• _CAD and scene scripts_:
──────
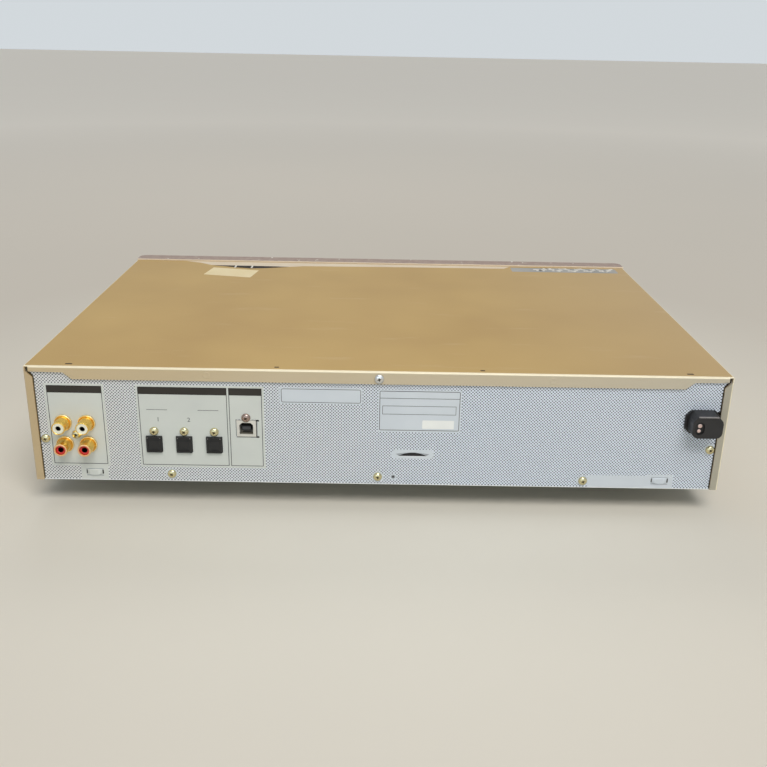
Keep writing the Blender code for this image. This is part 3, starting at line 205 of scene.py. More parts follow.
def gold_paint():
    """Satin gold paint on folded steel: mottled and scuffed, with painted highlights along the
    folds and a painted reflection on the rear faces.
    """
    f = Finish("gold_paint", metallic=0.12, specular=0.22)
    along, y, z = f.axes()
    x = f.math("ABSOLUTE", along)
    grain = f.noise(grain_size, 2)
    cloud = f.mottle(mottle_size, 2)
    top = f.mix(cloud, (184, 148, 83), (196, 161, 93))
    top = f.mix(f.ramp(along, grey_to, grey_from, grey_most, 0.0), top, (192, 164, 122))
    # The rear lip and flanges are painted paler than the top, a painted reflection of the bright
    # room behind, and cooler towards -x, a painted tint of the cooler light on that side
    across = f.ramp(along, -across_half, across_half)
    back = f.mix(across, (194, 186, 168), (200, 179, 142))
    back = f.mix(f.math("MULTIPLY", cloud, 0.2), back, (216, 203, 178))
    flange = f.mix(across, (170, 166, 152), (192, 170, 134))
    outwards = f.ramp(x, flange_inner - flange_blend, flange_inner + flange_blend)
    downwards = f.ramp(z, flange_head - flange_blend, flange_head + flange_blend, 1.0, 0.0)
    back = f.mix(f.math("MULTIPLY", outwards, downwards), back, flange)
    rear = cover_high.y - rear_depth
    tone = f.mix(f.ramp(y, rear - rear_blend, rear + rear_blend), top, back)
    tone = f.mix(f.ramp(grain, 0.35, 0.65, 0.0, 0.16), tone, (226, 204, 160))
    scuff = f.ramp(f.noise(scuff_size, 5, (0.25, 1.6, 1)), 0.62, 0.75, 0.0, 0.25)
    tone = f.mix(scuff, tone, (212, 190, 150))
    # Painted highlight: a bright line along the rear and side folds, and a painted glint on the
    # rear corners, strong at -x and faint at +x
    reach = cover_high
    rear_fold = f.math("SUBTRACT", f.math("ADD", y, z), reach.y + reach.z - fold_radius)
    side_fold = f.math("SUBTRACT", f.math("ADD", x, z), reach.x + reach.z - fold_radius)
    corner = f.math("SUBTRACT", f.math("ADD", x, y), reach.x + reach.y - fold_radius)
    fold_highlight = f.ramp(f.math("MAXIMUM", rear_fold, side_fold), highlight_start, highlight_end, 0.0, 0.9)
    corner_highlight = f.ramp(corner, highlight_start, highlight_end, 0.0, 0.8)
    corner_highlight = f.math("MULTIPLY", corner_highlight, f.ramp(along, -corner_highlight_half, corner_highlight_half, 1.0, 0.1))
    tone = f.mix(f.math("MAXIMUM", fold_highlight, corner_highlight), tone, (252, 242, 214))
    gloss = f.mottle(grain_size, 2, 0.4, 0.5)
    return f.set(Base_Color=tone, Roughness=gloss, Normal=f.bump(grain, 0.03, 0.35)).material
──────
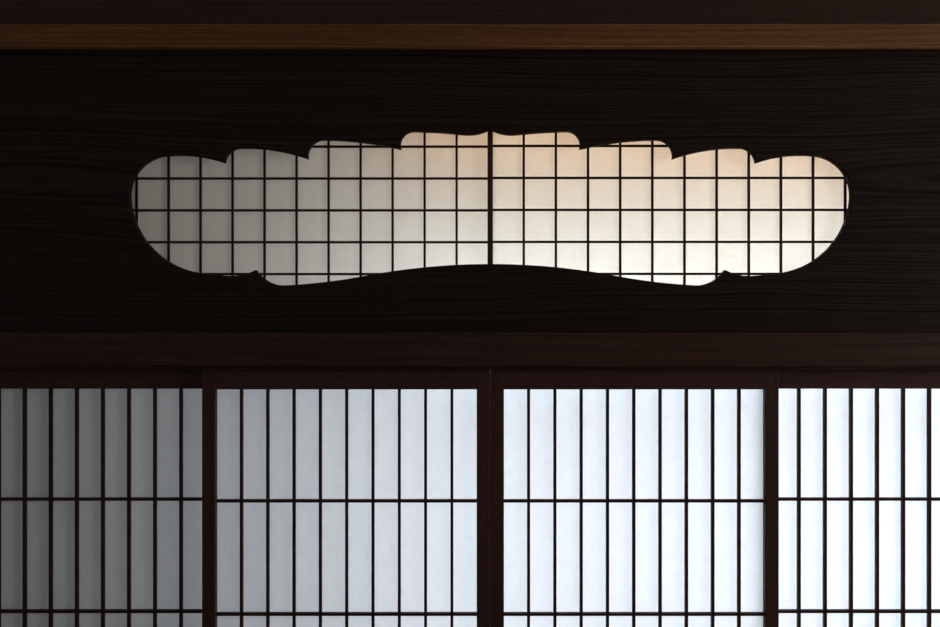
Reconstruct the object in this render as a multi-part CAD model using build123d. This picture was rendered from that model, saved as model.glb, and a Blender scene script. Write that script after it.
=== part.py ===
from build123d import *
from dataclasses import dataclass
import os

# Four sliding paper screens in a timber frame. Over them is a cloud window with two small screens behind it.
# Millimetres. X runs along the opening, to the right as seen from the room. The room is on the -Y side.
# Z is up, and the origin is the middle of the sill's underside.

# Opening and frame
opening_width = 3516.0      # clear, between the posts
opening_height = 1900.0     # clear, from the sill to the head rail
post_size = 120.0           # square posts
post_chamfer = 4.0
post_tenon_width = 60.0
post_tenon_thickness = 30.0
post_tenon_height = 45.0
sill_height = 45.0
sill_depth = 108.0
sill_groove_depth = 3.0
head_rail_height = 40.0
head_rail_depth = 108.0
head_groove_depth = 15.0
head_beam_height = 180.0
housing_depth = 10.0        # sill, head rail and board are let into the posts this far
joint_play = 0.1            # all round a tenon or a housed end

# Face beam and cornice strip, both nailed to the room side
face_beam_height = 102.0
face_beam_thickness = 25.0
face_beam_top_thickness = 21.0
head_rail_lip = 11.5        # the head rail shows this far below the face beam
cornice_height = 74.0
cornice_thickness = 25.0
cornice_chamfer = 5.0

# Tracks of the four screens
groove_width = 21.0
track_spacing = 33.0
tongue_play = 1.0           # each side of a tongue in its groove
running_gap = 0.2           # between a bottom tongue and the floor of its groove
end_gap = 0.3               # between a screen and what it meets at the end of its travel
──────
• _Task instructions_:
Quote nothing but the lines that run from the line containing "Reconstruct the object" through the line containing "end_gap = 0.3", keeping both of them word for word.

• _Response_:
Reconstruct the object in this render as a multi-part CAD model using build123d. This picture was rendered from that model, saved as model.glb, and a Blender scene script. Write that script after it.
=== part.py ===
from build123d import *
from dataclasses import dataclass
import os

# Four sliding paper screens in a timber frame. Over them is a cloud window with two small screens behind it.
# Millimetres. X runs along the opening, to the right as seen from the room. The room is on the -Y side.
# Z is up, and the origin is the middle of the sill's underside.

# Opening and frame
opening_width = 3516.0      # clear, between the posts
opening_height = 1900.0     # clear, from the sill to the head rail
post_size = 120.0           # square posts
post_chamfer = 4.0
post_tenon_width = 60.0
post_tenon_thickness = 30.0
post_tenon_height = 45.0
sill_height = 45.0
sill_depth = 108.0
sill_groove_depth = 3.0
head_rail_height = 40.0
head_rail_depth = 108.0
head_groove_depth = 15.0
head_beam_height = 180.0
housing_depth = 10.0        # sill, head rail and board are let into the posts this far
joint_play = 0.1            # all round a tenon or a housed end

# Face beam and cornice strip, both nailed to the room side
face_beam_height = 102.0
face_beam_thickness = 25.0
face_beam_top_thickness = 21.0
head_rail_lip = 11.5        # the head rail shows this far below the face beam
cornice_height = 74.0
cornice_thickness = 25.0
cornice_chamfer = 5.0

# Tracks of the four screens
groove_width = 21.0
track_spacing = 33.0
tongue_play = 1.0           # each side of a tongue in its groove
running_gap = 0.2           # between a bottom tongue and the floor of its groove
end_gap = 0.3               # between a screen and what it meets at the end of its travel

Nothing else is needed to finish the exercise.